Resource-Scalable Fully Quantum Metropolis-Hastings for Integer Linear Programming
Gabriel Escrig, Roberto Campos, M. A. Martin-Delgado
TL;DR
This work addresses the NP-hard problem of integer linear programming by introducing a fully quantum Metropolis–Hastings algorithm that operates coherently over the discrete feasible region using reversible quantum circuits with no QRAM. The core idea is a Szegedy-type quantum walk with step operator $W = R\,P^{\dagger}\,F\,P$ that, under an annealing schedule, biases amplitudes toward low-cost feasible solutions and yields a final state close to the Boltzmann distribution $\pi_{\beta}(\mathbf{x}) \propto e^{-\beta f(\mathbf{x})}$. The authors provide explicit logical resource scaling: the total number of qubits scales as $\mathcal{O}(n \log_2 N)$ and the Toffoli-equivalent cost per Metropolis step scales as $\mathcal{O}(k)$, with simulations confirming linear scaling across thousands of random ILP instances.

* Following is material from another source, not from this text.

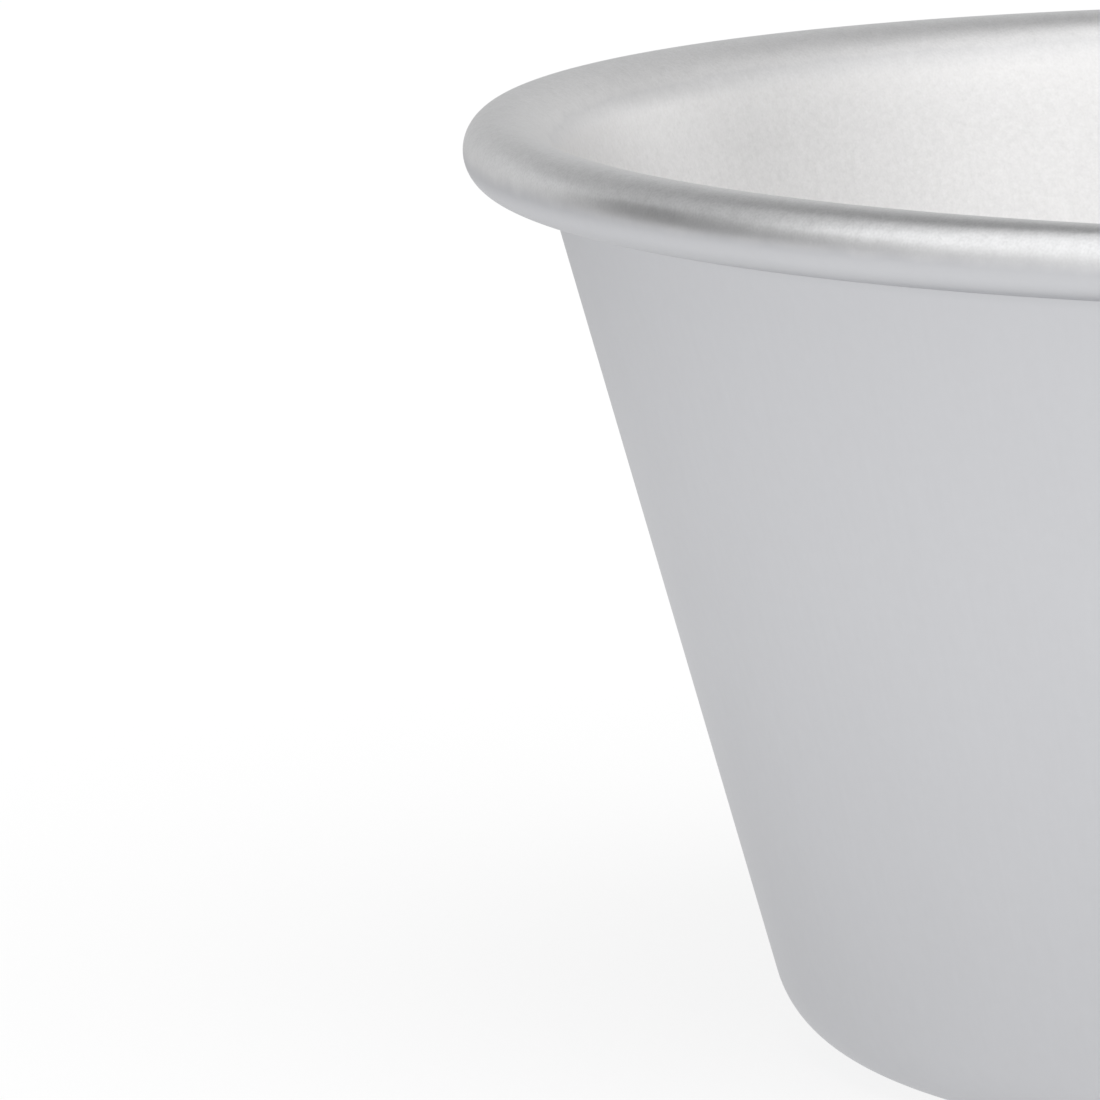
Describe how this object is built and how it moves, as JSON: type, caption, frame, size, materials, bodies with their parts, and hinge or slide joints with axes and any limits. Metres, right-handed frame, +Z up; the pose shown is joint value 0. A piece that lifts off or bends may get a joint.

This framework establishes a principled, resource-characterized baseline for fully quantum constraint programming and opens pathways for integrating additional quantum speedups, such as amplitude amplification, as quantum hardware advances. Practically, the approach enables coherent exploration of an exponentially large discrete search space while maintaining polynomial resource growth and robust convergence toward high-quality feasible solutions.
Abstract
Integer linear programming (ILP) remains computationally challenging due to its NP-complete nature despite its central role in scheduling, logistics, and design optimization. We introduce a fully quantum Metropolis-Hastings algorithm for ILP that implements a coherent random walk over the discrete feasible region using only reversible quantum circuits, without quantum-RAM assumptions or classical pre/post-processing. Each walk step is a unitary update that prepares coherent candidate moves, evaluates the objective and constraints reversibly -- including a constraint-satisfaction counter to enforce feasibility -- and encodes Metropolis acceptance amplitudes via a low-overhead linearized rule. At the logical level, the construction uses $\mathcal{O}(n\log_2 N)$ qubits to represent $n$ integer variables over the interval $[-N,\,N-1]$, and the Toffoli-equivalent cost per Metropolis step grows linearly with the total logical qubit count. Using explicit ripple-carry adder constructions, we support linear objectives and mixed equality/inequality constraints. Numerical circuit-level simulations on a broad ensemble of randomly generated instances validate the predicted linear resource scaling and exhibit progressive thermalization toward low-cost feasible solutions under the annealing schedule. Overall, the method provides a coherent, resource-characterized baseline for fully quantum constraint programming and a foundation for incorporating additional quantum speedups in combinatorial optimization.